Do you ever turn off from being an artist?
No but honestly I really wish I could. I have these weird fantasies of just having a basic job with a basic routine. 

Like you're living in a parallel universe and can see yourself doing these things?
Yeah, I won't have to think so much or worry about getting paid by the end of the month. I really wish I could turn off, but I just can't ever do it which is actually very exhausting. Even in my sleep, my dreams are so vivid. 

Do you ever paint your dreams? What's been your craziest dream lately?
I'm praying namaz. Wait, a little context. I grew up in Saudi Arabia and was super religious, I used to pray 5 times a day, wouldn't even listen to any music. I literally would be wearing shalwar kameez and topi all day. Each namaz would have its own outfit. If you notice in my artwork, there's one topi with stars on it, that was my favourite. So my dream is that I'm praying namaz and right next to me there's something rubbing against my arm and my shoulder and I look to the side and I see Humpty Dumpty also praying namaz. I'm like omg, ok cool. Then he suddenly starts spinning around like he's about to fall and I know I can't interrupt my prayers so I don't and he ends up falling. Everyone stops praying and is attending to Humpty Dumpty and all of a sudden they announce that he's passed away. 

Humpty Dumpty had a great fall. You need to make an art piece on this!
I have actually and it's a pretty big piece. There was actually a janazah and they were carrying him on their shoulders but he turns around and winks and smiles at me. 

That's intense. But it's good that the dream had a start and finish. Do you think it's important for an artist to experience hardship and suffering to produce great art?
Yes I do and I don't want to believe that. But I do feel like it's an integral part of being an artist. My art is definitely representative of my pain. I'm scared because I don't want to have a rough life to produce quality pieces of art. 

What is your relationship to the beautiful? Do you feel an artist should discover great beauty or uncover some truth?
Beauty not in the traditional sense but discovering your own sense of beauty and then sharing it with the world. I feel like that's the artist's responsibility.  Something people might fail to see as beautiful. Eventually with enough artists and enough time, we might start to see the world as a beautiful place. 

Also to change the perspective of what is beautiful right.
Exactly. I wrote this film which I want to shoot soon where this guy has a weird super power. He lives in Karachi and sees all these things which are very gruesome and dark, people fighting on the street, beggars, families crying. All of a sudden he starts seeing all these things as really beautiful. Like the fighting suddenly turns into a dance and he sits there enchanted by this dance. So, one day. 

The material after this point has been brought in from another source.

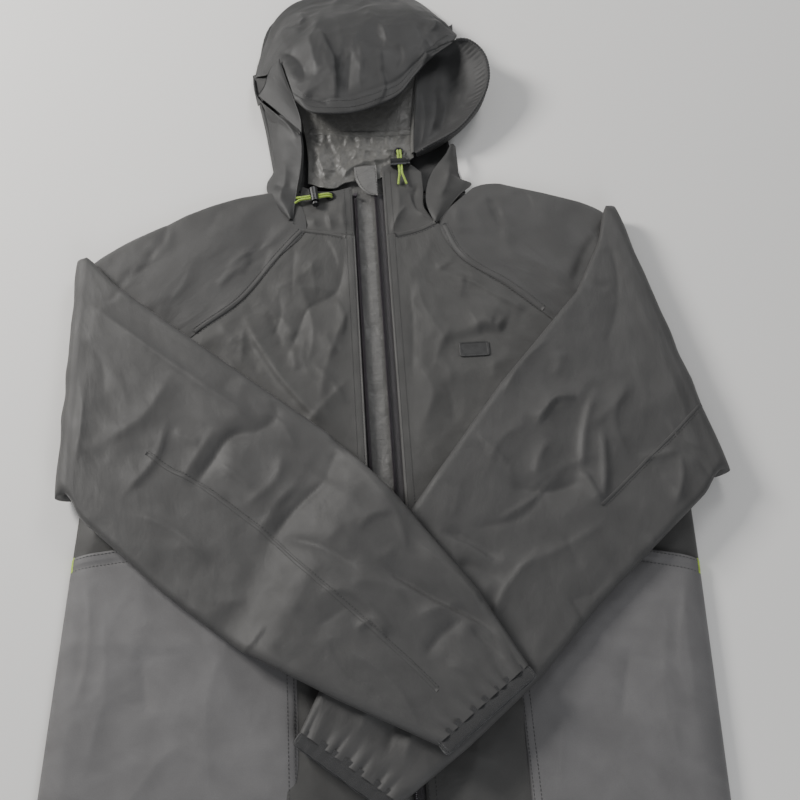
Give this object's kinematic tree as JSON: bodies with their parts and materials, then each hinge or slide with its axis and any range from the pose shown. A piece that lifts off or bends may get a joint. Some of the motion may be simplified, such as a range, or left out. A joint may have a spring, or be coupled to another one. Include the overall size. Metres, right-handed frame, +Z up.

One day. Last question, are you doing anything new with your work with Kayal?
I haven't worked on drawings in a long time and I love drawing because it's so spontaneous. Even with my paintings, I'm actually just drawing with paint. I wanted to get back into this voice in my head, which was making me question the authenticity of the artwork I'd been putting out for the last little while. With these pieces, they're all real. Doesn't matter if it's dark, it's just real. It's where I live, it's what I'm feeling. It's what's happening in our society and the world right now. I really just want to represent that.

 Parting gifts; postcards from 'CNIC' Live painting + Exhibit.